Misty foothills outside Nuuk
After spending half on hour stumbling over slick mossy rocks, we realized we'd missed the trailhead badly. Though, without any trees or shrubbery to obscure our sight lines, we quickly found the trail. Strolling along, there was a peaceful lake and a few bubbling waterfalls. Looking behind us, we could see out past Nuuk into the harbor and many small islands dotted across it. It felt incredible to feel my leg muscles exerting themselves and to breath fresh Arctic air. We stayed in the hills long enough to see the mist layer peel back towards the sea revealing the small, clean fishing village.

Hi Mom
 Though Ruth and I hadn't met in person before the cruise, it was comforting to talk with someone who recognized the details of my life in San Diego especially being so far from home. Because everyone on the boat was so friendly, it was easy to forget that you were living with a group of perfect strangers and the toll that it can take.

As we clambered down back to the bus stop, I noticed no one else on the trail seemed nearly as tired as I was. There were joggers on their easy weekend trail runs or families on their post-breakfast strolls. Everyone was either the blond offspring of meaty Scandinavian explorers or the ruddy descendants of native Greenlanders. Even the children in their impossibly cute one-piece snow suits sprung over the rocks and moss with surprising ease.

As several more adorable, fluorescent marshmallows toddled past me, I chuckled at my earlier eagerness. Then, remembering that I got to have a beer for my troubles, I cheered up considerably.

Why are all fjords so beautiful? 

Ruth (SIO) and Sofia (LDEO)
That evening several of us went out for a memorable night at the local Greenlandic brewery. Over the course of the night, Ruth managed to convince the crew to take us out on a liferaft for a free tour of the fjord. Luckily they remembered their promises on Sunday morning. Sofia, another friend had just arrived for the next leg of HiWinGs and her cameras had been in place since Woods Hole, so the three of us all gathered in the main lab to don Mustang survival suits for a bone-chilling, breathtaking ride into the fjord.

The waves in the fjord weren't outrageously big but choppy enough to make it a white knuckled ride in the small Zodiac liferaft. Despite the freezing cold, it was pleasing to go very fast in a vessel for a change. The Knorr is large and slow, designed to weather storms and deploy large scientific instruments. This makes it the nautical equivalent of a pick up truck. The Zodiac was more like a sporty motorcycle, both in terms of speed, lack of comfort and exposure to the elements.


Shipwreck!
The owner paid $1 for the ship but still managed to skimp on a proper
mooring and lost it in the first storm of the season.
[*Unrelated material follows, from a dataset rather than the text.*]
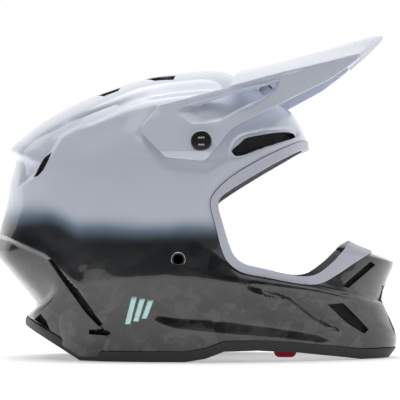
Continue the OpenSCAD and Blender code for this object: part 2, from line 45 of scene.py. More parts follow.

We spent several hours jetting around the fjord exploring a local shipwreck, small icebergs and soaking in once in a lifetime views. Sitting in the front of the raft, Ruth had inadvertently volunteered herself as iceberg sample collector.

All of us were frozen solid at this point and our hands were barely functional. Paul extended the unsheathed blade towards Ruth. At the last moment, he stopped with the knife outstretched over Ruth's open palm, to remind us that if anyone dropped the knife, it'd likely puncture our raft and sink us within minutes. We nodded and Ruth stoically accepted the pocketknife. Paul inched us closer to the icebergs to have a better angle, the thin rubber layer grating against the rough surface, and Ruth started hacking away.

Unfortunately, in all the formality of the moment, she forgot that someone also needed to catch the ice after it'd been knocked loose and her sample promptly fell to the bottom of the fjord. We tried again, this time successfully grabbing a few hunks of ice. Ruth gingerly returned the knife and I realized I'd been holding my breath for the last two minutes. We zipped back to the Knorr, eager for the familiar comforts of hot chocolate in the mess deck and perhaps even the fiery heat of the engine room. The little tour reminded me how safe the ship had kept us for the past month and how extraordinary the conditions we sought were, in the overall scheme of things.

Nuuk shipyard
I felt refreshed and human again. A feeling I prayed would stay with me well into the next and longest leg of our journey.

I spent the rest of my time in Nuuk writing postcards, catching up on a backlog of Internet cat videos and tried to set a record for consecutive meals eaten at the local Thai restaurant. The rest of the HiWinGs team soon arrived with their instruments and supplies to get ready for our five week journey in the North Atlantic.